Türkiye sosyalist hareketinin şu andaki mevcut mücadele biçimleri içerisinde işçi sınıfına ulaşmasında önemli sınırlılıklar vardır. Buna en büyük neden işçi sınıfında 1980 sonrası gelişen güven bunalımıdır. Bugünkü iletişimsizlik içerisinde bu güven bunalımının aşılmasında önemli güçlükler vardır. Legal sol parti, işçi sınıfının hem özgüvenini, hem de sosyalist mücadeleye inancını pekiştirmede ciddi görevler üstlenebilecektir.

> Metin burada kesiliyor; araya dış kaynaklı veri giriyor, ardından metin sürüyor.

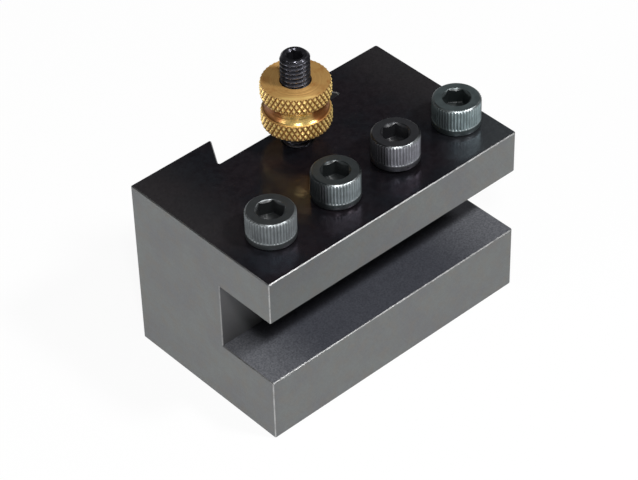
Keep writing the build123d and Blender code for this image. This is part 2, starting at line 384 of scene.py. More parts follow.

Türkiye sosyalist hareketi tüm bu olanakları küçümsememelidir.
Türkiye sosyalist hareketi legal sol parti söz konusu olduğunda, bu olanakları
düsünmelidir; peri masallarını değil.
Türkiye sosyalist hareketi, evrensel teoriye katkıyı, evrensel teorinin temellerini
dinamitleyerek veya ona rağmen değil, ondan aldığı güçle yapacaktır.
Türkiye sosyalist hareketi, bu katkı için gereken birikime ulasıncaya kadar tevazuyu elden
bırakmamalıdır.
Türkiye sosyalist hareketi, yasadığı kimi kısırlıklara ve olanaksızlıklara estetize etme
alıskanlığını artık terketmelidir.
Türkiye sosyalist hareketi, evrensel örgüt ve parti ilkelerinin
başaşağı çevrilmesini gerektiren bir nesnellikte yaşamadığı, böyle bir nesnellik daha hiçbir
yerde yaşanmadığı için, o ilkelere kıskançlıkla sahip çıkmalıdır.